**What to work on**
From the data that follows, print exactly the lines starting at the one containing "deep = WINDOW_DEPTH - GAP" and ending at the one containing "points = [vertex.co"; include both of them and nothing more.

[START OF Source material]

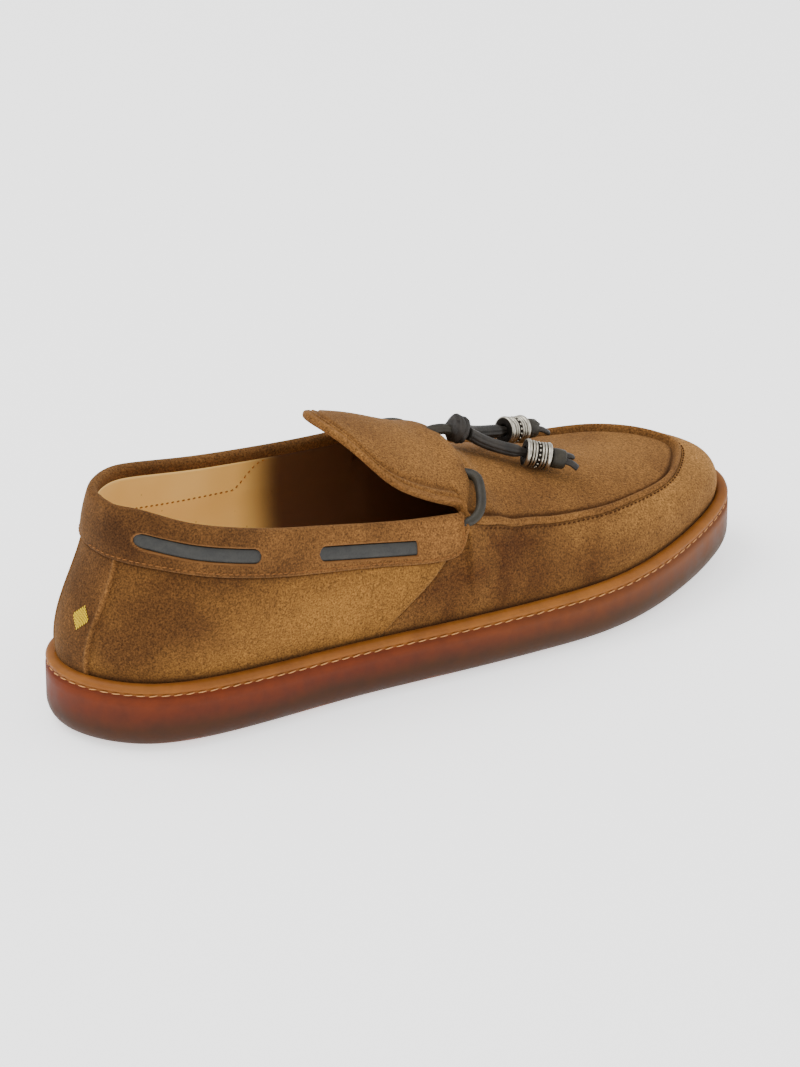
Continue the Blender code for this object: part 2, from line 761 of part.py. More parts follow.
def turned(name, profile_rows, start, end, sides=20):
    # A turned piece: rows of share along the axis and radius, closed where the radius is none
    start, end = np.array(start), np.array(end)
    axis = unit(end - start)
    aside = unit(np.cross(axis, [0, 0, 1.0]))
    other = np.cross(axis, aside)
    length = np.linalg.norm(end - start)
    rings = []
    for share, radius in profile_rows:
        for k in range(sides):
            angle = 2 * math.pi * k / sides
            spoke = aside * math.cos(angle) + other * math.sin(angle)
            rings.append(start + axis * length * share + spoke * radius)
    count = len(profile_rows)
    faces = band_faces(count, sides, flip=False)
    if profile_rows[0] == profile_rows[-1]:
        rings = rings[:-sides]
        faces = [tuple(i % len(rings) for i in face) for face in faces]
    else:
        faces.append(tuple(reversed(range(sides))))
        faces.append(tuple(range((count - 1) * sides, count * sides)))
    return build_mesh(name, rings, faces)


def make_tube(name, points, diameter):
    centre = (SOLE_LOOP[:, 1].max() + SOLE_LOOP[:, 1].min()) / 2
    points = np.asarray(points) - [LENGTH / 2, centre, 0]
    curve = bpy.data.curves.new(name, "CURVE")
    curve.dimensions = "3D"
    curve.bevel_depth = diameter / 2
    curve.bevel_resolution = 2
    curve.use_fill_caps = True
    path = curve.splines.new("POLY")
    path.points.add(len(points) - 1)
    for point, place in zip(path.points, points):
        point.co = (*place, 1)
    tube = bpy.data.objects.new(name, curve)
    bpy.context.scene.collection.objects.link(tube)
    dress(tube, "lace")


def make_tongue(columns, rows):
    # A flap from just behind the throat to its rounded rear edge, with rounded edges
    edge = through([(place * LENGTH, side * WIDTH) for place, side in TONGUE_EDGE], columns)
    across = edge[0, 1] + (edge[-1, 1] - edge[0, 1]) * np.linspace(0, 1, columns)
    start = np.column_stack([throat_x(across) - GAP, across])
    shares = np.linspace(0, 1, rows)
    plan = start[None] + (edge - start)[None] * shares[:, None, None]
    height = top_height(plan[..., 0].ravel(), plan[..., 1].ravel()).reshape(rows, columns)
    top = np.concatenate([plan, height[..., None]], axis=2)
    normal = unit(np.cross(np.gradient(top, axis=1), np.gradient(top, axis=0)))
    normal *= np.sign(normal[..., 2:])
    below = top - normal * TONGUE_THICK
    points = np.concatenate([top.reshape(-1, 3), below.reshape(-1, 3)])
    border = [c for c in range(columns)]
    border += [r * columns + columns - 1 for r in range(1, rows)]
    border += [(rows - 1) * columns + c for c in range(columns - 2, -1, -1)]
    border += [r * columns for r in range(rows - 2, 0, -1)]
    faces = []
    under = rows * columns
    for r in range(rows - 1):
        for c in range(columns - 1):
            a = r * columns + c
            b = a + columns
            faces.append((a, a + 1, b + 1, b))
            faces.append((under + b, under + b + 1, under + a + 1, under + a))
    middles = []
    for i in border:
        r, c = divmod(i, columns)
        outward_step = np.zeros(3)
        if r == rows - 1:
            outward_step = unit(top[r, c] - top[r - 1, c])
        middles.append((top[r, c] + below[r, c]) / 2 + outward_step * TONGUE_THICK * 0.3)
    first = len(points)
    points = np.concatenate([points, middles])
    for n, i in enumerate(border):
        m = (n + 1) % len(border)
        j = border[m]
        faces.append((first + n, first + m, j, i))
        faces.append((under + i, under + j, first + m, first + n))
    dress(build_mesh("tongue", points, faces), "suede")


def sized(rows, diameter):
    return [(share, size * diameter / 2) for share, size in rows]


def hole_axis(name, depths):
    # Points on a hole's axis, at depths below the upper's face
    point, normal = surface_point(*HOLES[name])
    return [point - normal * depth for depth in depths]


def route(rows):
    # Points above the upper, from rows of place, across and lift
    points = []
    for place, across, lift in rows:
        point, normal = surface_point(place, across)
        points.append(point + normal * lift * CORD)
    return points


def make_lace(upper):
    for side in SIDES:
        loop = route(LOOPS[side]) + hole_axis(side, (-WALL * 0.3, WALL))
        make_tube("lace_loop_" + side, through(loop, 16), CORD)
    rise = route(STUB)
    ends = {name: route(rows) for name, rows in ENDS.items()}
    aim = unit((ends["near"][0] + ends["far"][0]) / 2 - rise[-1])
    stub_end = rise[-1] + aim * KNOT_LEAD
    stub = through(hole_axis("middle", (WALL, -WALL)) + rise, 12)
    make_tube("lace_stub", np.vstack([stub, stub_end]), STRAND)
    knot_start = stub_end + aim * GAP
    knot_end = knot_start + aim * KNOT_LENGTH
    dress(turned("lace_knot", sized(KNOT_PROFILE, KNOT_DIAMETER), knot_start, knot_end), "lace")
    bore = STRAND / 2 + GAP
    barrel = [(0.0, bore)] + sized(BEAD_PROFILE, BEAD_DIAMETER) + [(1.0, bore), (0.0, bore)]
    for name, points in ends.items():
        points = through(points, 9)
        axis = unit(points[-1] - points[-2])
        bead_start = points[-1] + axis * BEAD_START
        bead_end = bead_start + axis * BEAD_LENGTH
        strand_end = bead_end + axis * GAP
        straight = [points[-1] + (strand_end - points[-1]) * share for share in (0.5, 1)]
        start = points[0] - aim * KNOT_LEAD
        make_tube("lace_end_" + name, np.vstack([start, points, straight]), STRAND)
        dress(turned("bead_" + name, barrel, bead_start, bead_end, 24), "metal")
        tip_start = strand_end + axis * GAP
        tip_end = tip_start + axis * TIP_LENGTH
        tip = turned("lace_tip_" + name, sized(TIP_PROFILE, TIP_DIAMETER), tip_start, tip_end)
        dress(tip, "lace")
    for name in HOLES:
        radius = (STRAND if name == "middle" else CORD) / 2 + HOLE_ROOM
        top, bottom = hole_axis(name, (-WALL * 2, WALL * 2))
        add_cutter(upper, turned("hole " + name, [(0, radius), (1, radius)], bottom, top, 16))


def make_windows(upper):
    for side in SIDES:
        for window in WINDOWS:
            cutter = window_solid(f"slot {side} {window}", side, window, 0, -0.001, WINDOW_DEPTH)
            add_cutter(upper, cutter)
            deep = WINDOW_DEPTH - GAP
            name = f"lace_bar_{side}_{window}"
            dress(window_solid(name, side, window, GAP, deep - BAR_THICK, deep), "lace")


def main():
    for item in list(bpy.data.objects):
        bpy.data.objects.remove(item, do_unlink=True)
    ways = np.linspace(0, 1, 33)
    make_sole(ways)
    make_insole(ways)
    upper = make_upper()
    make_tongue(25, 8)
    make_windows(upper)
    make_lace(upper)


main()
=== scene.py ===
import math

import bmesh
import bpy
import mathutils
import numpy as np
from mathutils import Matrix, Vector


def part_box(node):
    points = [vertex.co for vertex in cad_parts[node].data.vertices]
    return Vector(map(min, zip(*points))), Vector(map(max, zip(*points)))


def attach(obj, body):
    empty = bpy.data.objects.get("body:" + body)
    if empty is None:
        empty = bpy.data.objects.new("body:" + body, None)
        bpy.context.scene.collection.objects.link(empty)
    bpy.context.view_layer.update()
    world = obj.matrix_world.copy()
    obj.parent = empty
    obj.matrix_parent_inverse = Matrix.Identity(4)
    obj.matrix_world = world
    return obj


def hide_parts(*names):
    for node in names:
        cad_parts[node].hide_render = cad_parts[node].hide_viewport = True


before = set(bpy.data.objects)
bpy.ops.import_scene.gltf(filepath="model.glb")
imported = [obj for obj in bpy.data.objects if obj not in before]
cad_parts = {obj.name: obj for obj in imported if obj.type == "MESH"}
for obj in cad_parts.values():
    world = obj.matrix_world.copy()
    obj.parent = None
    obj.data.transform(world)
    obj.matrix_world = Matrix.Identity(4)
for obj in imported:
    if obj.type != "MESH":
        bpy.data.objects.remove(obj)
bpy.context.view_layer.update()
print("frame loaded")

soleLow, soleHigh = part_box("sole")

# The last: sizes that every piece follows
last = {
    "length": soleHigh.x - soleLow.x,
    "width": 0.100,          # reference for every half-width
    "instep": 0.080,
    "back": 0.090,
    "rim": 0.025,
    "spring": 0.006,
    "springFrom": 0.66,
    "floor": 0.0130,
    "rimWidth": 0.0050,
    "wall": 0.0022,
    "gap": 0.0003,
    "corner": 0.518,         # where the collar band ends, share of the length
    "throatBow": 0.029,
    "lineHeel": 0.0613,
    "lineToe": 0.942,
    "edgeSink": 0.0003,      # how far a rolled edge starts below its surface
}

# place / length, lateral / width, medial / width
outline = [
    (0.020, 0.188, 0.172), (0.080, 0.350, 0.293), (0.200, 0.420, 0.353), (0.350, 0.434, 0.350),
    (0.500, 0.475, 0.362), (0.630, 0.503, 0.435), (0.740, 0.497, 0.475), (0.850, 0.405, 0.412),
    (0.940, 0.268, 0.298), (0.980, 0.158, 0.192),
]
seamLine = [
    (0.0643, 0.078, 0.078), (0.080, 0.174, 0.172), (0.098, 0.234, 0.226), (0.142, 0.317, 0.295),
    (0.235, 0.368, 0.333), (0.310, 0.380, 0.341), (0.409, 0.391, 0.352), (0.520, 0.396, 0.362),
    (0.600, 0.372, 0.358), (0.700, 0.352, 0.350), (0.760, 0.330, 0.342), (0.843, 0.265, 0.315),
    (0.886, 0.190, 0.268), (0.920, 0.085, 0.186),
]
# place / length, height / rim
rimLine = [(0.00, 1.09), (0.30, 0.98), (0.65, 0.93), (1.00, 1.00)]
# place / length, lateral and medial height / back
bandFoot = [
    (0.0613, 0.778, 0.778), (0.098, 0.765, 0.765), (0.142, 0.733, 0.740), (0.235, 0.663, 0.690),
    (0.310, 0.622, 0.667), (0.409, 0.569, 0.630), (0.480, 0.531, 0.600), (0.500, 0.537, 0.612),
    (0.5085, 0.560, 0.645), (0.515, 0.602, 0.698),
]
# place / length, lateral and medial / width, lateral and medial height / back
collar = [
    (0.0755, 0.078, 0.078, 1.000, 1.000), (0.092, 0.150, 0.147, 0.999, 0.999),
    (0.127, 0.255, 0.225, 0.966, 0.985), (0.172, 0.312, 0.275, 0.924, 0.950),
    (0.247, 0.330, 0.307, 0.858, 0.895), (0.312, 0.340, 0.320, 0.816, 0.862),
    (0.402, 0.350, 0.333, 0.758, 0.827), (0.460, 0.358, 0.342, 0.729, 0.810),
    (0.520, 0.368, 0.350, 0.708, 0.795),
]
# place / length, crown / width, height, lateral and medial fall / instep
topLine = [
    (0.350, 0.030, 1.272, 0.235, 0.270), (0.373, 0.030, 1.243, 0.235, 0.270),
    (0.400, 0.035, 1.209, 0.237, 0.275), (0.450, 0.040, 1.150, 0.237, 0.280),
    (0.500, 0.040, 1.077, 0.240, 0.290), (0.533, 0.040, 1.026, 0.250, 0.310),
    (0.553, 0.040, 0.990, 0.250, 0.300), (0.569, 0.040, 0.944, 0.230, 0.285),
    (0.590, 0.040, 0.872, 0.204, 0.262), (0.613, 0.040, 0.833, 0.190, 0.242),
    (0.650, 0.045, 0.788, 0.180, 0.215), (0.700, 0.050, 0.731, 0.154, 0.185),
    (0.753, 0.065, 0.676, 0.120, 0.138), (0.800, 0.085, 0.632, 0.084, 0.100),
    (0.843, 0.105, 0.602, 0.062, 0.062), (0.893, 0.130, 0.576, 0.042, 0.050),
    (0.937, 0.140, 0.552, 0.037, 0.045), (0.970, 0.140, 0.535, 0.037, 0.045),
]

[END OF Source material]

**Complete response**
            deep = WINDOW_DEPTH - GAP
            name = f"lace_bar_{side}_{window}"
            dress(window_solid(name, side, window, GAP, deep - BAR_THICK, deep), "lace")


def main():
    for item in list(bpy.data.objects):
        bpy.data.objects.remove(item, do_unlink=True)
    ways = np.linspace(0, 1, 33)
    make_sole(ways)
    make_insole(ways)
    upper = make_upper()
    make_tongue(25, 8)
    make_windows(upper)
    make_lace(upper)


main()
=== scene.py ===
import math

import bmesh
import bpy
import mathutils
import numpy as np
from mathutils import Matrix, Vector


def part_box(node):
    points = [vertex.co for vertex in cad_parts[node].data.vertices]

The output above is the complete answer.